The other points still stand, though: using debootstrap is faster once you get used to it (I do one per week, on average) and results in a very clean, basic system.
I preferr the old installer. It’s so f*** generic, it installs on every computer in my house. The funny thing, however, is the module config menu. I have a 3c59x NIC that modprobe cant find. Despite that, it is already initialized when downloading the kernel in the previous step.
bah…
Yeah, Ubuntu does use a fork of a bit more ancient d-i, as they released earlier. It has their own improvement though.
debootstrap is nice, sure, altough in the time it takes, you don’t count stuff done per d-i, like partitioning, and it mostly depends on the installation method (pure netboot or cd). Also, i believe that some things, like adding modules not autodetected to /etc/modules, and some of the language stuff, are done by d-i outside of debootstrap, and those you lose.
Also, if you are interested in a real fast way, you can use partimage, which even has a network backup/restore system, or even stuff like FAI.
But like said, nice explanation of the debootstrap way.
Friendly,
Sven Luther
I did count time like partitioning. When you’re used to fdisk, it goes a lot faster and easier than struggling to do the same with a menu based interface like debian-installer’s or cfdisk’s.
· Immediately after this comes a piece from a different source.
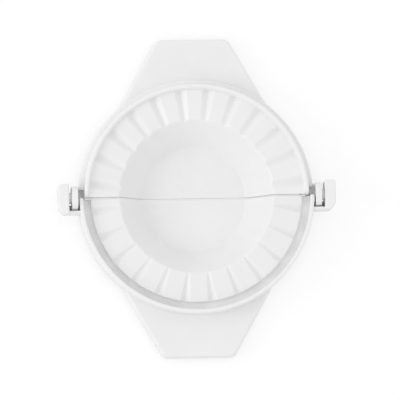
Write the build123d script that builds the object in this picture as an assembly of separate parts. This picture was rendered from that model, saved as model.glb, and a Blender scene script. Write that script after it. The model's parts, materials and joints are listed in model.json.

As for modules, I don’t use them on servers.
The language stuff: I prefer my systems in English, if only because with Dutch error messages you cannot Google for the solution as easily.
I don’t “lose”, but “win”, because I get the system the way I want it, with no configuration in a state that I hate. And whatever configuration needs to be done, it’s usually done faster with a simple command in a root shell than with that menu. The only difference is that I have to think about it myself, and the installer gives you the screen anyway.
Thank you for the reference to partimage. I’ll have a look soon.